Entonces, un día, siendo aún yo católico practicante (sin saberlo), fui a misa a una parroquia cerca de mi actual domicilio. No he vuelto a visitar dicho recinto en años, pero conservo fresca una imagen que nunca se me va a borrar de la cabeza: en el atrio del templo, cubierto por una lona, y con plantas y árboles de diversa procedencia plantados aquí y allá, se hallaban unas jaulas que albergaban primates. La especie no la recuerdo, pero podría jurar que eran monos araña. Salir de misa y ver monos quizá cosa es común en muchos otros lugares y para muchas otras personas, pero no para un niño defeño asistiendo a dicha ceremonia en Atizapán. En aquel momento no pensé en el maltrato animal o si la religión era dañina u otras chingaderas políticamente correctas (era demasiado joven para haber desarrollado tal conciencia, si además ni tenía quien me la inculcara), únicamente quedé fascinado. Recordé a todos esos seres animados que habían compartido el espacio conmigo.
Y descubrí mi colonia, que a ojos de cualquier otra persona parecería un anodino fraccionamiento mexiquense sateluco wannabe, cuyos días de presunción habían pasado ya hace mucho. Descubrí las enredaderas que se extendían metros y metros en los terrenos baldíos, que producían cantidad de artrópodos fascinantes como libélulas, escarabajos largos y negros, arañas de bellos decorados; las grietas entre bloques de cemento que nutrían de humedad a extrañas larvas, cochinillas y pseudoescorpiones. Aprendí que a las largatijas hay que tomarlas por los costados, no por la cola, para evitar que se escapen al desprendérseles ésta o ser mordido. Presumí con mis compañeritos que en mi casa, en temporada de lluvias, podías encontrar ranas y sapos.
Y fui al mar y conocí otros estados, contemplé la pequeña fauna de cada lugar con curiosidad, fantaseé con contar las historias de mis observaciones. Conocí el Africam Safari de Puebla.

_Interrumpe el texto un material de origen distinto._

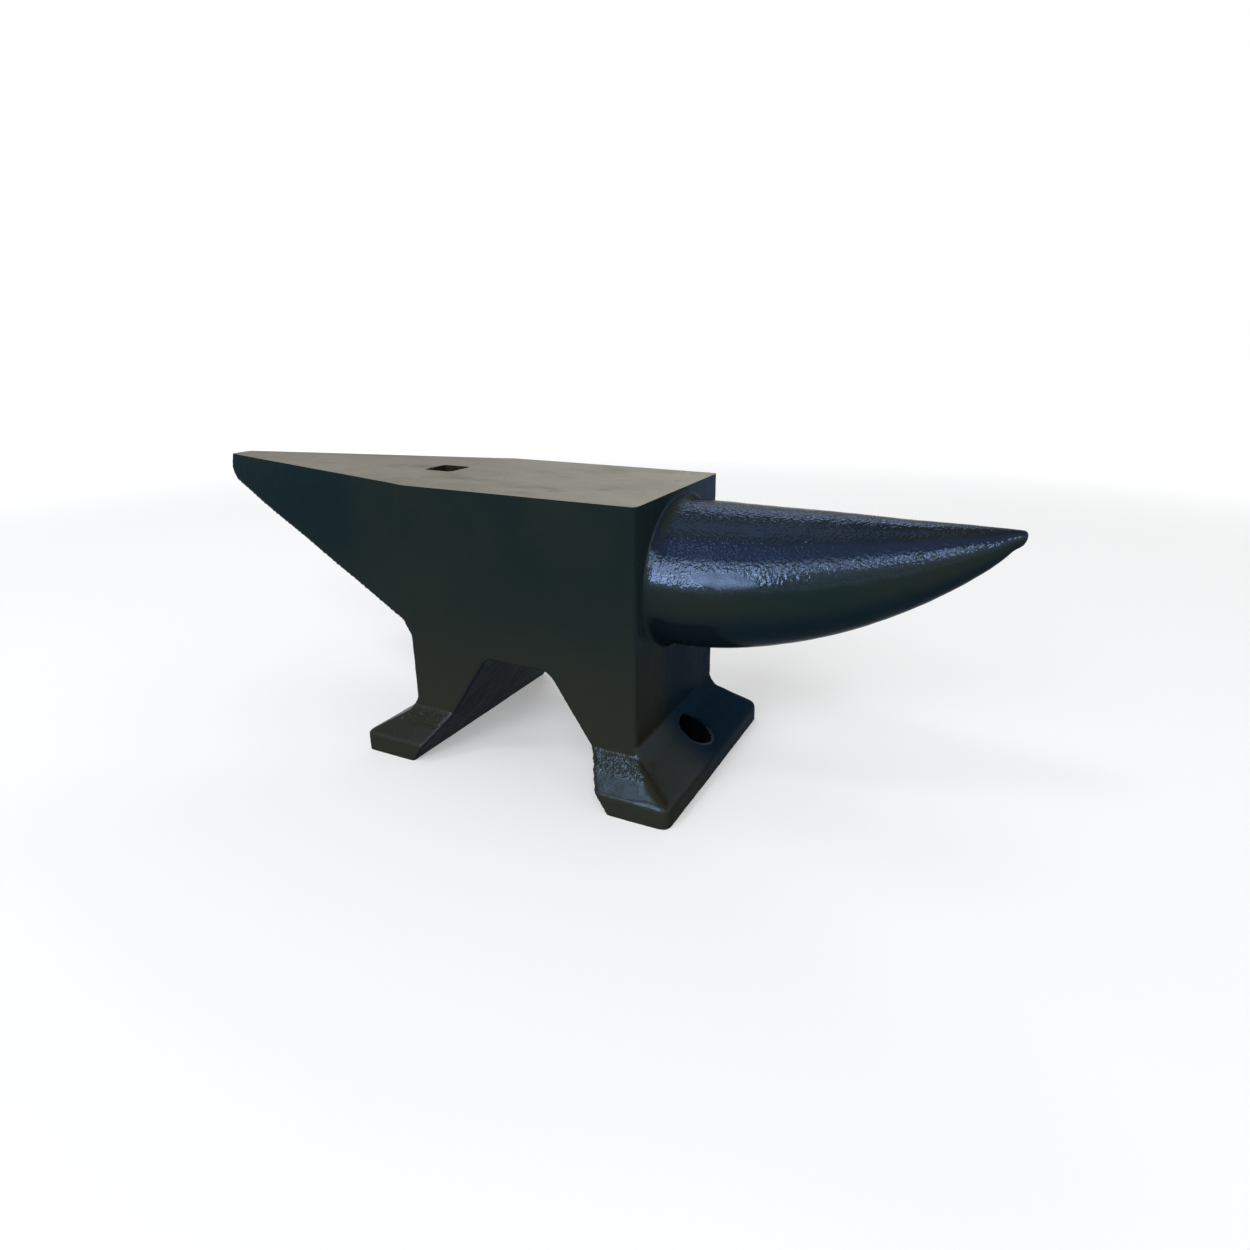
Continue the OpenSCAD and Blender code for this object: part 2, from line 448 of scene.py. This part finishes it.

Llegando a la adolescencia me hallé entonces con la dimensión humana del asunto: la posesión de otros seres vivos, lo exótico, la igualación del objeto inanimado con el animal y la planta, el estudio científico, la elevación de ciertas especies al estatus de "humano" traducido como cercano. Hurones para los hipsters, serpientes para los secundarios, iguanas para los que querían comer algo que supiera a pollo, tortugas y perros para el resto, gatos para los melancólicos, pajaritos para las abuelitas, caballos y ganado para alimentarnos, gallos en las colonias "proletarias", víboras en La Marquesa...
Hoy en día puedo percibir que ser animales aún no es parte de ser humanos. Y no tengo idea de qué tenga que ver esta frase con todo lo demás, así que aquí terminamos.
Sean felices.
H.
P.D.: Nota para los filósofos instantáneos bienintencionados: diserten sobre la animalidad en la crueldad humana, la indiferencia de la mayoría y cosas así, les regalo este texto.